My own introduction to this repertoire was partially through Andrew Parrott and the Taverner Consort’s recordings in the 1980s. Parrott’s combination of music-making alongside his unstinting quest to challenge accepted truths with evidence which changes the character of pieces we thought we knew make him a musical hero of mine so I hope this recording might serve as a respectful hommage. In that spirit, we offer some new ideas on performance practice, notably (1) the improvised cornetto ornamentation in the opening movement (as recommended by Schütz for a similar passage in his Weihnachtshistorie) and (2) reading the triple time signatures as indicating a slower tempo relative to the duple than is generally heard in performance. (More on this here.)  If this sounds like the sort of detail of interest only to specialists, the implications are actually profound, affecting the basic character of the pieces, the performers’ phrasing and the style of ornamentation.
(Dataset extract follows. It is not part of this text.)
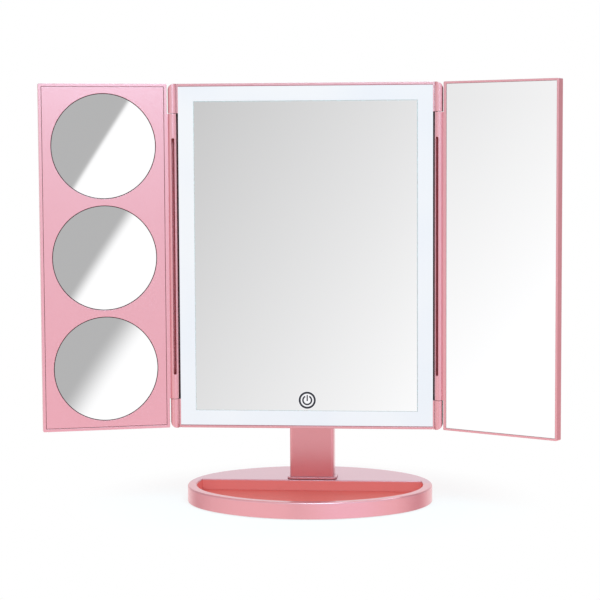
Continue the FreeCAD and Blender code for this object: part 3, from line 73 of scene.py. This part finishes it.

Matthew Long, Nicholas Mulroy

Of course musicological conclusions of this sort should not be an end in itself but an inspiration to performers. So in a business over-focussed on directors, it seems appropriate to highlight a few individual contributions. Violinist Bjarte Eike catches the rhapsodic mood of Castello’s virtuosity like a leaf in the wind: it’s the sort of performance that makes you understand what contemporary writers meant when they talked about taste. In a similar way, cornettists Gawain and Andrea ornament with a technical and stylistic freedom which left me (in the words of Constantijn Huygens, the Dutch tourist) ‘ravissement hors de moi’ [besides myself with pleasure]. And it has been a particular joy to record Monteverdi with singers with whom I’ve worked for years on his madrigals and L’Orfeo. To single out just two of them, hearing Nicholas Mulroy and Matthew Long improvise different embellishments on every take may have made editing difficult but it says a lot for their understanding and ‘feel’ for this music. Another pleasure was to involve my own students from the University of York, bringing on the next generation.